Entwursprojekt
4. Semester BA
Lehrende
Prof. Franziska Schreiber
KM Evelyn Sitter
Ehsan Sefat Morshed
Stefan Hipp
Dorothée Warning
Montag den 20.04.20
um 10.00 Uhr
Projekttage
Montag & Dienstag
Raum
Online
C_R_N
gegen Strich und Faden
oder
why and how to be a fashion designer
in and after times of crisis
Globale Katastrophen verändern die Welt. So auch jetzt. Covid-19 verschiebt weltweit das, was wir gewohnt waren. Die Pandemie verändert, wie wir uns bewegen, erleben, lernen, miteinander leben. Sie bindet uns an private Orte mit eingeschränkt sozialen Kontakten. Wir haben von vielem weniger und von manchem vielleicht mehr. Kulturelles Erleben findet digital statt. Das gesellschaftliche Leben wird nach Systemrelevanz sortiert und fordert uns heraus auch das eigene Tun nach Notwendigkeiten und Nicht-Notwendigkeiten zu ordnen. Covid-19 stellt auch die gewohnten Parameter in der Mode, ihres Gestaltens und Nutzens einmal mehr in Frage. Übliche Prozesse der Materialisierung und Verwendung sind derzeit unterbrochen. Sie müssen überdacht und neu erfunden werden.
Gut so. Die Bewertungsmaßstäbe für Qualität und Quantität unserer Disziplin stehenschon länger auf dem Prüfstand. Corona lässt vielleicht mehr denn je am eigenen Können und Tun zweifeln. Auch gut so.
In diesem Projekt sollen die Zeiten materialer Restriktionen genutzt werden, nichtmateriale Dimensionen in Mode und Kleidung besser zu verstehen, zu ergründen und für eigenes Designverständnis zu formulieren.
der designer ist eine art moralist.
er wertet.
seine tätigkeit
besteht aus wertungen. 1
Aber welche Wertungen treffen Designer*innen?
Welche Moralkraft haben die Dinge?
In welchem Verhältnis stehen Design und ethisches Handeln?
Welche Bewertungsmaßstäbe gelten?
Moral beschäftigt sich mit „Gut“ und „Böse“. Moral ist aber kein stabiles Wertesystem sondern abhängig von den gesellschaftlichen Perspektiven der jeweiligen Zeit.
Mache niemals ein hässliches Kleid, es könnte jemand kaufen.2
Worin liegt das Gute oder Böse von Mode heute?
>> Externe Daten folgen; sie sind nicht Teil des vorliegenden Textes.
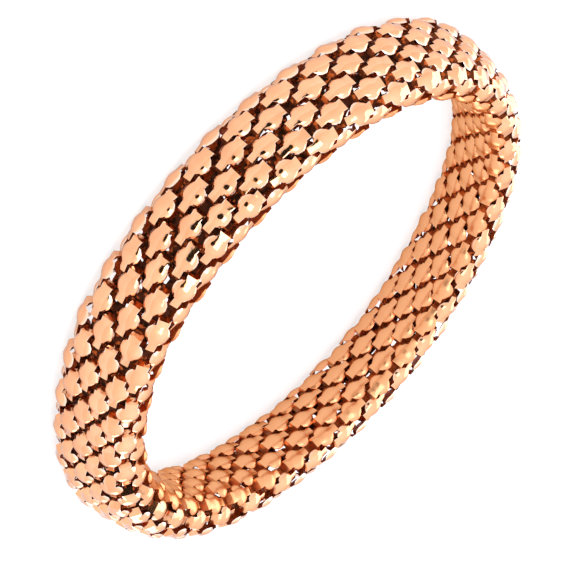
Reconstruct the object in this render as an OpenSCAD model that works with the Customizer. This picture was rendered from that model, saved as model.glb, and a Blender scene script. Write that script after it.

Worin liegt das Gute oder Schlechte in der eigenen Gestaltung? Welche sind die eigenen Kriterien?
Vor gut 100 Jahren entwickelte Gustav E. Pazaurek eine komplexe Systematikzur Bewertung von Gestaltung. Seine dazugehörige Objekt-Sammlung , die „Folterkammer des Ungeschmacks“ im Landesgewerbemuseum Stuttgart, archivierte die Dinge seiner Zeit in allerlei wundersame Kategorien der Material-, Konstruktions- und Dekorfehler. Die Sammlung folgte den pädagogischen Bemühungen des deutschen Werkbundes und ist damit Teil einer Geschichte verschiedener Bewegungen der Geschmackserziehung.
Pazaureks historischer Fehlerkatalog mit seinen aus heutiger Sicht amüsant zu lesender Klassifizierung des Guten und Bösen soll Ausgangspunkt zur Bewertung unseres eigenen Feldes – der Mode – sein. Die Anwendung der historischen Kriterien auf die zeitgenössischen Modeprodukte bietet Inspiration für künstlerische Auseinandersetzungen und Reibungsfläche zugleich. Pazaureks klare Schwarz-Weiss-Matrix in der Beurteilung unmittelbarer Gestaltungsmerkmale ist fragwürdig. Wünsche nach einheitlichen Stilvorgaben waren in der Historie unlösbar mit einer spezifischen Auffassung von nationaler Kultur verbunden, die vor dem Hintergrund der katastrophalen politischen Entwicklungen im Verlauf des 20 Jahrhunderts sehr kritisch zu betrachten sind. Trotzdem ist Pazaureks hyper-differenzierte „Enzyklopädie des Ungeschmacks“ eine anregende Quelle und Aufforderung zur genauen Betrachtung.